__THE TASK__:
List each line of the data that holds the string "update", please.

__EXCERPTED RECORDS__:
——

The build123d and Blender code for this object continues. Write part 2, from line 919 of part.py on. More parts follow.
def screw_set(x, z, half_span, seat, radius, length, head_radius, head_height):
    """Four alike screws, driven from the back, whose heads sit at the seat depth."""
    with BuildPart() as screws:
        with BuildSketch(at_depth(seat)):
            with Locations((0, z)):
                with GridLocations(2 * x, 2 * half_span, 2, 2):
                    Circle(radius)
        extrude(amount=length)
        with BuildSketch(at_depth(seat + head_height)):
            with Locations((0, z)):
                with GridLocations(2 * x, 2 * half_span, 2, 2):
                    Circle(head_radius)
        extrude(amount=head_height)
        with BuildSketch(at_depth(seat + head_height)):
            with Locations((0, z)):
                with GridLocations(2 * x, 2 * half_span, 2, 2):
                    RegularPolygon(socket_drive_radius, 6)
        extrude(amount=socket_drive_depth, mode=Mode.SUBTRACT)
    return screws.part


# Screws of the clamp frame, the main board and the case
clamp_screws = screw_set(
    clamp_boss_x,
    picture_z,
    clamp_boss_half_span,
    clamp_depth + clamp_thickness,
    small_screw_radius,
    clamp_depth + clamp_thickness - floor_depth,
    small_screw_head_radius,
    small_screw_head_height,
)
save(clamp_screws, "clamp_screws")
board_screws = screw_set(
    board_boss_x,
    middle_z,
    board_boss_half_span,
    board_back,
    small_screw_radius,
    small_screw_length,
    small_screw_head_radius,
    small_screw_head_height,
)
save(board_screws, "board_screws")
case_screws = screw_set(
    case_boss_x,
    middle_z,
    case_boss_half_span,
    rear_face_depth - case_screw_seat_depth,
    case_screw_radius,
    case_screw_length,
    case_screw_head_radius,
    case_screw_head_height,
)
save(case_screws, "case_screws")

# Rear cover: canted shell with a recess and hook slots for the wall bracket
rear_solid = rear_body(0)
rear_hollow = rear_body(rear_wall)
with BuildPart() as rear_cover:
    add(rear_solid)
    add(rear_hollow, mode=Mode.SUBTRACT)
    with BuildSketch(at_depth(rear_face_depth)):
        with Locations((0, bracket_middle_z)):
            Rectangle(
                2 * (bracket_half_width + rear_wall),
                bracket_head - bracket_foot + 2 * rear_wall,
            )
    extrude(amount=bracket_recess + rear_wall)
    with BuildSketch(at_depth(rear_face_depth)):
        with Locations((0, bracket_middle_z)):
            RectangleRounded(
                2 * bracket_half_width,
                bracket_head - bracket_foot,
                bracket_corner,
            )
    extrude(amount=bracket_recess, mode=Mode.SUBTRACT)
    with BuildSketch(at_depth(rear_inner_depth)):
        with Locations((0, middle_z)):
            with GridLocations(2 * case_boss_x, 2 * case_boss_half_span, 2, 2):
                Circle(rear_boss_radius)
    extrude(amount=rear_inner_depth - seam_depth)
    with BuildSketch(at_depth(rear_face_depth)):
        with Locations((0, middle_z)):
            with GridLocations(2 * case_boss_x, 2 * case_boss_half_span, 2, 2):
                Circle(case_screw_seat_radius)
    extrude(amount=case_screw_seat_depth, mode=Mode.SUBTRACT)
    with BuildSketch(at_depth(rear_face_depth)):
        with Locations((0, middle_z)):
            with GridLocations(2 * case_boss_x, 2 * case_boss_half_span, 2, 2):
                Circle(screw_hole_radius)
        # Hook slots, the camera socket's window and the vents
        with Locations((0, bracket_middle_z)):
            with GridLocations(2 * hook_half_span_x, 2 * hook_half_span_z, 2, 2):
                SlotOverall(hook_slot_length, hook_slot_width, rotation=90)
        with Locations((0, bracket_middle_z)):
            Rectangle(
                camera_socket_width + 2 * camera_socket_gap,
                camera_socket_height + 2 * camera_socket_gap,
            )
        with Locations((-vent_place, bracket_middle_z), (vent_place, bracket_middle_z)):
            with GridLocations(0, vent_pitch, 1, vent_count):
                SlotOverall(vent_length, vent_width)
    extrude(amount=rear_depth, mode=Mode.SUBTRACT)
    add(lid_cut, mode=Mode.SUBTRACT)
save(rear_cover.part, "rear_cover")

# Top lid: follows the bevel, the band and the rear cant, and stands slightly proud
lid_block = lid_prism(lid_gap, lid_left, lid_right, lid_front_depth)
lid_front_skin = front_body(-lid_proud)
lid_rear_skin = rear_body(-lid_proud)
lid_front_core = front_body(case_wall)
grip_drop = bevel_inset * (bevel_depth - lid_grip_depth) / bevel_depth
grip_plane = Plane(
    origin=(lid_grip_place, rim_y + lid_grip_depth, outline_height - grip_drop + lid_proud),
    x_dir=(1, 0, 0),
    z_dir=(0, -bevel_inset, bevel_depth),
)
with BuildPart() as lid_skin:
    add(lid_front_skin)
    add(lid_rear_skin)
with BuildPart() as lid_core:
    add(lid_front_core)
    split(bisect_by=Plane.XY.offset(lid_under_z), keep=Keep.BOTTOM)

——

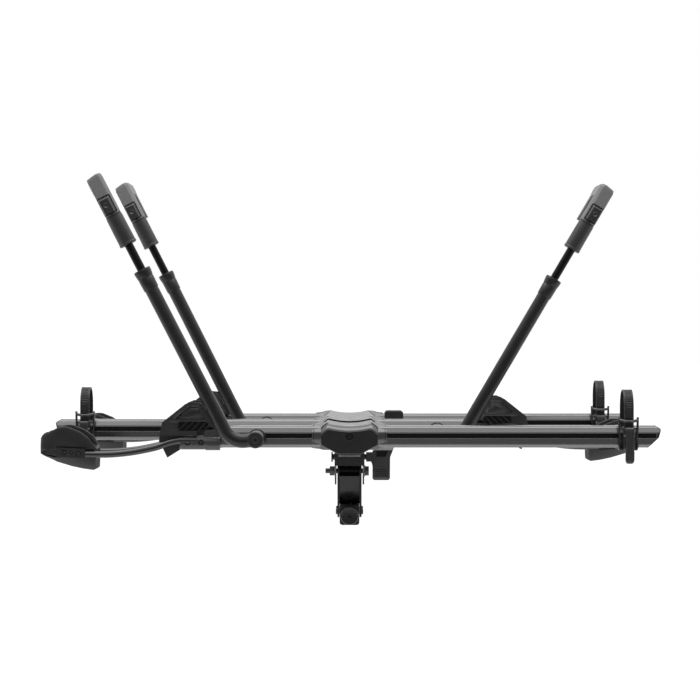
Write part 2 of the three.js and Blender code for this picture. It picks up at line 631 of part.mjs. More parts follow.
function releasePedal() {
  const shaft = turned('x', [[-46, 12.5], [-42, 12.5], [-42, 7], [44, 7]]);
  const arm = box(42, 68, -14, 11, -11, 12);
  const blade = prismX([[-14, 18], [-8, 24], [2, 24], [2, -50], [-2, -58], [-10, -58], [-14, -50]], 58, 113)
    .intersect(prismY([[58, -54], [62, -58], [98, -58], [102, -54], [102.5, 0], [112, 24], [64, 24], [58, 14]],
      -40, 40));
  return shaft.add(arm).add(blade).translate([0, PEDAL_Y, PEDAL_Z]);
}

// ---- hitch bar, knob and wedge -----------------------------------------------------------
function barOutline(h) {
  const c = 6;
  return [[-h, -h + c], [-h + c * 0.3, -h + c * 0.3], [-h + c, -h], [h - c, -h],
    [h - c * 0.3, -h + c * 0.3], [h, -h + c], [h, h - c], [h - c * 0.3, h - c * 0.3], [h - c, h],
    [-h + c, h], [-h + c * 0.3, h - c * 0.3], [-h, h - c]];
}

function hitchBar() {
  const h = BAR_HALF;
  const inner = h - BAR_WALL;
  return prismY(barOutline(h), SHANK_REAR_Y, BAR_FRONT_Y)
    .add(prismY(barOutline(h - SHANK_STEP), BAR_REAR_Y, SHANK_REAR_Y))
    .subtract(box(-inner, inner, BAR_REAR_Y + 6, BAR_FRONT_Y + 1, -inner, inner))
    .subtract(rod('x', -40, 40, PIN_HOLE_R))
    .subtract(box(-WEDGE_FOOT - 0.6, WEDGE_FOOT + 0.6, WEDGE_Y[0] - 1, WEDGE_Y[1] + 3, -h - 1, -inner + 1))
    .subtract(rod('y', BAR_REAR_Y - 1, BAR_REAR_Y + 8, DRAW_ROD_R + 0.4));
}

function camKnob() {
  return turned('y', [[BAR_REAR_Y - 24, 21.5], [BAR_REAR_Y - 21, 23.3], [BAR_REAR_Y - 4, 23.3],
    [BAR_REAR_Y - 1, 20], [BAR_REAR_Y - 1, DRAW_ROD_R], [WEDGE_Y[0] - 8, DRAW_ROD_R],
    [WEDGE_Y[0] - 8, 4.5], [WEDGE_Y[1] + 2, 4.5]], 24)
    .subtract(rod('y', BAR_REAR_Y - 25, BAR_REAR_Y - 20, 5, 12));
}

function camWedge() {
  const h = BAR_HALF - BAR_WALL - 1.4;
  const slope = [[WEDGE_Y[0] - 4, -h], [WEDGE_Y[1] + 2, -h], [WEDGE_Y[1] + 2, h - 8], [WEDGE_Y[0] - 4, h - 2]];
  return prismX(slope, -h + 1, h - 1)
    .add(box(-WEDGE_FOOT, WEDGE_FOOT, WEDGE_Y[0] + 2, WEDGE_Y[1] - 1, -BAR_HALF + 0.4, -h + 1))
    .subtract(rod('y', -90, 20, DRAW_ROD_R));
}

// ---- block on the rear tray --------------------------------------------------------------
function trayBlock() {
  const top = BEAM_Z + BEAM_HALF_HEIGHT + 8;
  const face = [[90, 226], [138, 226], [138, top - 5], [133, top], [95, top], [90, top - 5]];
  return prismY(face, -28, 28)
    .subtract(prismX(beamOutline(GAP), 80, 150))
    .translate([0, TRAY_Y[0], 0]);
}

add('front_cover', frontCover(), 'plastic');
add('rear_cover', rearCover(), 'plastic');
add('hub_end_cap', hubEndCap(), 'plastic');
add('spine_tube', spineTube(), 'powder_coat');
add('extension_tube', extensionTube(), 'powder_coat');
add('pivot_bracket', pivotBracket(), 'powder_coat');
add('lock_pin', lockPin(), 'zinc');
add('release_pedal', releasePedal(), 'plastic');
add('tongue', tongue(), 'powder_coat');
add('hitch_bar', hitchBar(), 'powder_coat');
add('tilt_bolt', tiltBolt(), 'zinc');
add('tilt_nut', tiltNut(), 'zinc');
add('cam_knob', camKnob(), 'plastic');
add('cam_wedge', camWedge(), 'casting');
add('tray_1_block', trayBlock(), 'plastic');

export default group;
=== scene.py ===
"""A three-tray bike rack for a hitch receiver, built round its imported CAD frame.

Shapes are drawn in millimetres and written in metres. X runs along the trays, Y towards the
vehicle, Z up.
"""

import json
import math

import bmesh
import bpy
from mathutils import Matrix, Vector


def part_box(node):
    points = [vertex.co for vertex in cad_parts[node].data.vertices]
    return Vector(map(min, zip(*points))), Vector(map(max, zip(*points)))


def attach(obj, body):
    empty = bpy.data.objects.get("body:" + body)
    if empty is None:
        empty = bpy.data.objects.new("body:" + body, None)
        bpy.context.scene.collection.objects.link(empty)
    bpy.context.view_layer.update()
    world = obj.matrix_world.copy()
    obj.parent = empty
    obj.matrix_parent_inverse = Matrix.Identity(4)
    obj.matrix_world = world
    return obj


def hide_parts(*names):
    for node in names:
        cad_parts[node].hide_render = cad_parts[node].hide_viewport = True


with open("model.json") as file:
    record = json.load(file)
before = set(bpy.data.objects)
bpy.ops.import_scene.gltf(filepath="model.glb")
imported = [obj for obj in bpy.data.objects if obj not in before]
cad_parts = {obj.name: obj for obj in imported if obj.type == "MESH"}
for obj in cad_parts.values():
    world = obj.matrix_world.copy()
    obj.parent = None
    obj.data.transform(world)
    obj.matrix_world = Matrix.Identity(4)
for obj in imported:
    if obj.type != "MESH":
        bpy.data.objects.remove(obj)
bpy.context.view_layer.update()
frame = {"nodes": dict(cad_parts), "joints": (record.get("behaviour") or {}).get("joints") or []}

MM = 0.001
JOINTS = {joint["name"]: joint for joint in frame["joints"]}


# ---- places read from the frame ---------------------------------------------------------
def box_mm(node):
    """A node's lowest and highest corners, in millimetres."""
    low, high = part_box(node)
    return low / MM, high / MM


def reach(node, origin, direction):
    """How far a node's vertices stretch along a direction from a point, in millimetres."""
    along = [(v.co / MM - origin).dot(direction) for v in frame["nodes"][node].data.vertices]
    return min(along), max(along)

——

__FULL SOLUTION__:
    bpy.context.view_layer.update()
bpy.context.view_layer.update()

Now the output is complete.